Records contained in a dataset
▼▼▼

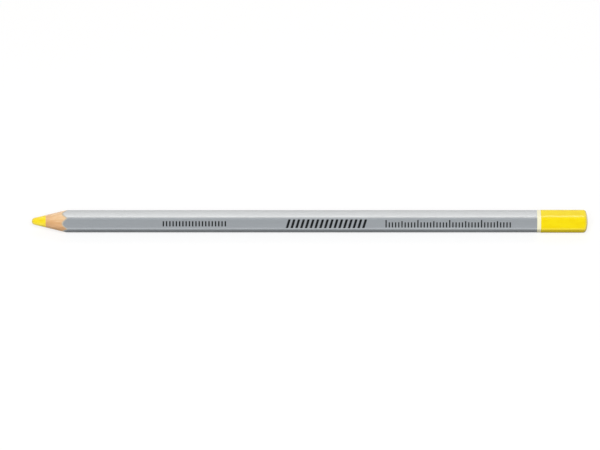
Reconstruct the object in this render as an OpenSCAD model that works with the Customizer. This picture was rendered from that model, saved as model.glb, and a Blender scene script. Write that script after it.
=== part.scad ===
// Six-sided wooden marking pencil, sharpened at one end and dipped at the other.
// It lies along X on one of its flat sides, point towards -X. The origin is
// under the middle of its length, on the surface that it lies on. Millimetres.

/* [Barrel] */
// Whole length, from the blunt tip of the lead to the crown of the end cap
pencil_l = 175; // [90:1:200]
// Distance across two opposite flat sides, over the body lacquer
across_flats = 6.55; // [6:0.05:8]
// Radius that rounds the six long ridges, over the body lacquer
ridge_r = 1.25; // [0.5:0.05:1.6]
// Thickness of the body lacquer, all coats together
lacquer_t = 0.12; // [0.05:0.01:0.3]

/* [Lead] */
// Diameter of the coloured lead
lead_d = 3.9; // [2:0.1:4.6]

/* [Sharpened point] */
// Angle between the sharpened cone and the pencil's axis, in degrees
point_angle = 13.4; // [11:0.1:20]
// Radius of the worn, blunt tip of the lead
nose_r = 1.12; // [0.3:0.01:1.2]

/* [Ring] */
// Width of the painted ring in front of the end cap
ring_w = 1.2; // [0.5:0.1:4]
// Thickness of the ring's paint over the body lacquer
ring_t = 0.04; // [0.02:0.01:0.15]

/* [End cap] */
// Length of the dipped end cap, from the ring to its crown
cap_l = 14.8; // [8:0.1:30]
// Thickness of the cap's paint over the flat sides
cap_t = 0.1; // [0.03:0.01:0.2]
// Thickness of the cap's paint at the end, where the dip gathers
cap_end_t = 0.25; // [0.1:0.05:0.8]
// Radius of the domed end
dome_r = 9; // [5.6:0.1:15]
// Radius of the rounded shoulder between the dome and the ridges
shoulder_r = 1; // [0.2:0.1:1.5]

/* [Hidden] */
$fn = 96;

SIDES = 6;
CORNER_ANGLE = 180 / SIDES;

// Arcs lap over their neighbours by this much, so that the two join cleanly
LAP = 0.001;
// Cutting forms reach this far past what they cut
MARGIN = 1;

// Stations along the pencil's axis
tip_x = -pencil_l / 2;
end_x = pencil_l / 2;
cap_x = end_x - cap_l;
ring_x = cap_x - ring_w;
wood_end_x = end_x - cap_end_t;

// The pencil lies on its thickest coat
axis_z = across_flats / 2 + max(cap_t, ring_t);
wood_flats = across_flats - 2 * lacquer_t;
wood_ridge_r = ridge_r - lacquer_t;
cap_flats = across_flats + 2 * cap_t;
cap_ridge_r = ridge_r + cap_t;

// The turned forms are cut from round stock, clear of the ridges and of both ends
stock_r = across_flats;
stock_l = pencil_l + MARGIN;

// Distance from the axis to the centre of a ridge's rounding, and to the ridge itself
function ridge_centre(flats, r) = (flats / 2 - r) / cos(CORNER_ANGLE);
function ridge_reach(flats, r) = ridge_centre(flats, r) + r;

// Cross-section with six flat sides and rounded ridges, one flat side down
module rounded_hexagon(flats, r) {
    ridges = [for (k = [0 : SIDES - 1]) 2 * CORNER_ANGLE * k];
    centre = ridge_centre(flats, r);
    polygon([for (a = ridges, side = [-1, 1])
        centre * [cos(a), sin(a)]
            + r * [cos(a + side * CORNER_ANGLE), sin(a + side * CORNER_ANGLE)]]);
    for (a = ridges)
        rotate(a)
            translate([centre, 0])
                circle(r + LAP);
}

// Draws a cross-section out along the pencil, from one station to another
module along_pencil(from_x, to_x) {
    translate([from_x, 0, axis_z])
        rotate([90, 0, 90])
            linear_extrude(to_x - from_x)
                children();
}

// Turns the outer side of an outline about the pencil's axis. Its points are
// [distance from the axis, distance past station at_x].
module turned(at_x) {
    translate([at_x, 0, axis_z])
        rotate([0, 90, 0])
            rotate_extrude()
                intersection() {
                    union()
                        children();
                    translate([0, -2 * stock_l])
                        square([2 * stock_r, 4 * stock_l]);
                }
}

// Everything that a sharpener leaves: a straight cone that ends in a ball nose
module sharpened_form() {
    cone_start = nose_r * (1 - sin(point_angle));
    cone_r = nose_r * cos(point_angle);
    stock_start = cone_start + (stock_r - cone_r) / tan(point_angle);
    turned(tip_x) {
        polygon([
            [0, cone_start], [cone_r, cone_start], [stock_r, stock_start],
            [stock_r, stock_l], [0, stock_l],
        ]);
        translate([0, nose_r])
            circle(nose_r + LAP);
    }
}

// Everything inside a domed end, with a rounded shoulder where it meets the ridges.
// Both arcs are measured from the dome's centre, and end on the line through it
// and the shoulder's centre, where they are tangent.
module domed_form(crown_x, crown_r, reach) {
    shoulder = [reach - shoulder_r, sqrt(pow(crown_r - shoulder_r, 2) - pow(reach - shoulder_r, 2))];
    beyond_arc = 2 * crown_r;
    turned(crown_x)
        translate([0, -crown_r]) {
            translate([0, -stock_l])
                square([stock_r, stock_l + shoulder.y]);
            translate(shoulder)
                circle(shoulder_r + 2 * LAP);
            intersection() {
                circle(crown_r);
                polygon([[0, 0], shoulder * beyond_arc / shoulder.y, [0, beyond_arc]]);
            }
        }
}

// The bare end of the wood and its lacquer, before the cap is dipped
module trimmed_end() {
    domed_form(wood_end_x, dome_r - cap_end_t, ridge_reach(across_flats, ridge_r));
}

// Cuts a full-length bar to the sharpened point and to the rounded end
module sharpened_and_trimmed() {
    intersection() {
        along_pencil(tip_x - MARGIN, end_x + MARGIN)
            children();
        sharpened_form();
        trimmed_end();
    }
}

// Half of the wooden casing: a grooved slat, glued to the other along the lead
module casing_slat(side) {
    sharpened_and_trimmed()
        intersection() {
            difference() {
                rounded_hexagon(wood_flats, wood_ridge_r);
                circle(d = lead_d);
            }
            translate([0, side * wood_flats / 2])
                square([2 * wood_flats, wood_flats], center = true);
        }
}

module lead() {
    color("gold")
        sharpened_and_trimmed()
            circle(d = lead_d);
}

module upper_casing_slat() {
    color("burlywood")
        casing_slat(1);
}

module lower_casing_slat() {
    color("tan")
        casing_slat(-1);
}

module body_lacquer() {
    color("silver")
        sharpened_and_trimmed()
            difference() {
                rounded_hexagon(across_flats, ridge_r);
                rounded_hexagon(wood_flats, wood_ridge_r);
            }
}

module painted_ring() {
    color("ivory")
        along_pencil(ring_x, cap_x)
            difference() {
                rounded_hexagon(across_flats + 2 * ring_t, ridge_r + ring_t);
                rounded_hexagon(across_flats, ridge_r);
            }
}

module end_cap() {
    color("yellow")
        difference() {
            intersection() {
                along_pencil(cap_x, end_x + MARGIN)
                    rounded_hexagon(cap_flats, cap_ridge_r);
                domed_form(end_x, dome_r, ridge_reach(cap_flats, cap_ridge_r));
            }
            intersection() {
                along_pencil(cap_x - MARGIN, end_x + MARGIN)
                    rounded_hexagon(across_flats, ridge_r);
                trimmed_end();
            }
        }
}

lead();
upper_casing_slat();
lower_casing_slat();
body_lacquer();
painted_ring();
end_cap();
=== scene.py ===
# %% [markdown]
# # Dressing a six-sided marking pencil
#
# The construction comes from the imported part: a thick yellow lead between two
# glued wooden slats, a coat of silver lacquer, a painted ring and a dipped cap.
# That frame is fixed. Here each visible piece is modelled again as a fine mesh
# with its own finish, exactly where the frame says that it is.
#
# The pencil lies along X with its point towards -X. Everything is in metres.

from math import asin, atan, atan2, cos, degrees, log, pi, radians, sin, sqrt

import bmesh
import bpy
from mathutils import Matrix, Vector


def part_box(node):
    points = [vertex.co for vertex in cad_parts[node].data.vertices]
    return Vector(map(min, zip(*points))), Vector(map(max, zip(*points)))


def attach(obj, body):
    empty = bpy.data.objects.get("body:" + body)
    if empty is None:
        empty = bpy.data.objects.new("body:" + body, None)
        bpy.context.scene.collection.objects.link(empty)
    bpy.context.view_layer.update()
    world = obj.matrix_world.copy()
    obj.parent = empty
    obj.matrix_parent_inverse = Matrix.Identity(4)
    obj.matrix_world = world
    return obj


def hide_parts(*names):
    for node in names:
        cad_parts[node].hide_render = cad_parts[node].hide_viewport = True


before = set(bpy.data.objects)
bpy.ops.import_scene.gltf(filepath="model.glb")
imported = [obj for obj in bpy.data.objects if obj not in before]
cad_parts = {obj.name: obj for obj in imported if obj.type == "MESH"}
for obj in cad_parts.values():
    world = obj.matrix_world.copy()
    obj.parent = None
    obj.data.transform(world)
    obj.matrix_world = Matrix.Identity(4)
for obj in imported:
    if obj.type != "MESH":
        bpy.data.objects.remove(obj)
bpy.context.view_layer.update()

MM = 0.001
print("nodes:", ", ".join(sorted(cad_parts)))

# %% [markdown]
# ## Sizes
#
# A pencil is a few simple sizes seen many times: how wide it is across its flat
# sides, how far its rounded ridges reach, and how steep the sharpened cone is.
# The boxes of the frame's nodes give all of them, so nothing is measured twice.

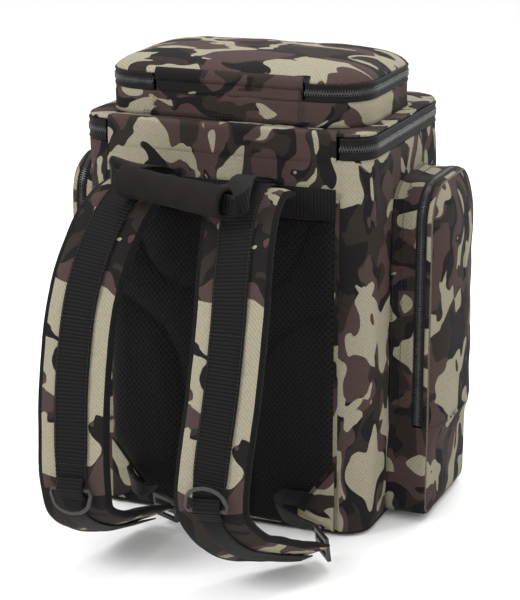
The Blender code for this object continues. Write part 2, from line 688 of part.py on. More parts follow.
def main():
    for old in list(bpy.data.objects):
        bpy.data.objects.remove(old)
    camo = material("camo_fabric", (0.10, 0.085, 0.07), 0.75)
    tape = material("zip_tape", (0.012, 0.012, 0.013), 0.6)
    webbing = material("webbing", (0.012, 0.011, 0.011), 0.8)
    mesh_pad = material("air_mesh", (0.010, 0.009, 0.009), 0.9)
    board = material("board", (0.02, 0.02, 0.02), 0.5)
    plastic = material("moulded_plastic", (0.02, 0.018, 0.018), 0.35)
    foam = material("foam_grip", (0.035, 0.028, 0.026), 0.85)
    metal = material("slider_metal", (0.03, 0.03, 0.032), 0.4, 0.8)

    main_compartment(camo, board, tape)
    lid_top = main_lid(camo, tape)
    top_pocket(camo, tape, lid_top)
    looks = (camo, tape)
    side_span = (SIDE_BACK, SIDE_FRONT)
    wall_pocket("right", side_span, SIDE_TOP, HALF_WIDTH, SIDE_GUSSET, 0.0135, on_right, looks)
    wall_pocket("left", side_span, SIDE_TOP, HALF_WIDTH, SIDE_GUSSET, 0.0135, on_left, looks)
    front_span = (-FRONT_HALF, FRONT_HALF)
    wall_pocket("front", front_span, FRONT_TOP, HALF_DEPTH, FRONT_GUSSET, 0.011, on_front, looks)
    back_panel(mesh_pad, webbing)
    for side in (1, -1):
        strap(side, (camo, webbing, plastic))
    wings(camo, webbing, plastic)
    handle(webbing, foam)
    sliders(metal)


main()
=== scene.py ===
"""The looks of the tackle backpack: camouflage fabric shells, coil zips, padded straps, air mesh and webbing round
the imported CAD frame. Metres, +Z up, the straps towards -Y."""

import math

import bmesh
import bpy
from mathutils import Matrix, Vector, noise


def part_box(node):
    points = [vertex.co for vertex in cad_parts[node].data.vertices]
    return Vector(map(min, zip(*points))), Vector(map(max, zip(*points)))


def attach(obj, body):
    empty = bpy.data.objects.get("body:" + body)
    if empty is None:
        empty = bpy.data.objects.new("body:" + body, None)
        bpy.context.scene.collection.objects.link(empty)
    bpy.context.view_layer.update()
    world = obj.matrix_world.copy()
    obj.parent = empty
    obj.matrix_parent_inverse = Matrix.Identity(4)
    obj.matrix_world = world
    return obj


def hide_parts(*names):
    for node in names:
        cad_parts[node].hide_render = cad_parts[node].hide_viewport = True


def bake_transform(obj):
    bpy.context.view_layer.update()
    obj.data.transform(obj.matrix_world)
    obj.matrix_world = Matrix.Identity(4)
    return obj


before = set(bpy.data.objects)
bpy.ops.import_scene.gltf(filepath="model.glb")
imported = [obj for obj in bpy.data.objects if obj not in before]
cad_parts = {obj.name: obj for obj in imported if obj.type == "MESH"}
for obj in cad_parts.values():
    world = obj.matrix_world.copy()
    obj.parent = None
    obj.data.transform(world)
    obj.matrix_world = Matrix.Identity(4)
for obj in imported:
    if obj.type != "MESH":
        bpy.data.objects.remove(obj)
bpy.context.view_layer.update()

# ------------------------------------------------------------ driving sizes, from the frame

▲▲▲

- Problem description: Begin at the top of the records above and quote each line exactly, ending with the line that contains "lies on. Millimetres.".

- Answer to this problem:
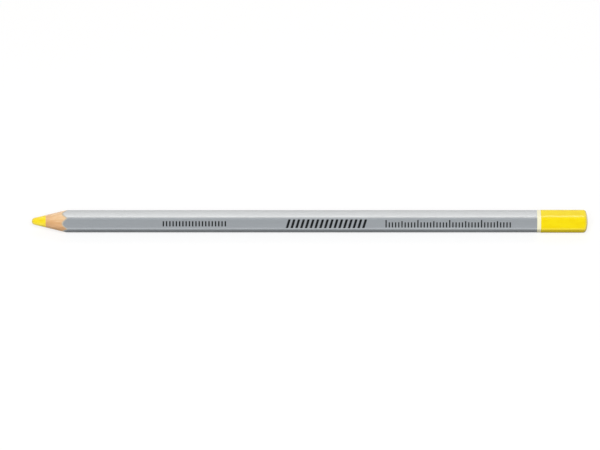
Reconstruct the object in this render as an OpenSCAD model that works with the Customizer. This picture was rendered from that model, saved as model.glb, and a Blender scene script. Write that script after it.
=== part.scad ===
// Six-sided wooden marking pencil, sharpened at one end and dipped at the other.
// It lies along X on one of its flat sides, point towards -X. The origin is
// under the middle of its length, on the surface that it lies on. Millimetres.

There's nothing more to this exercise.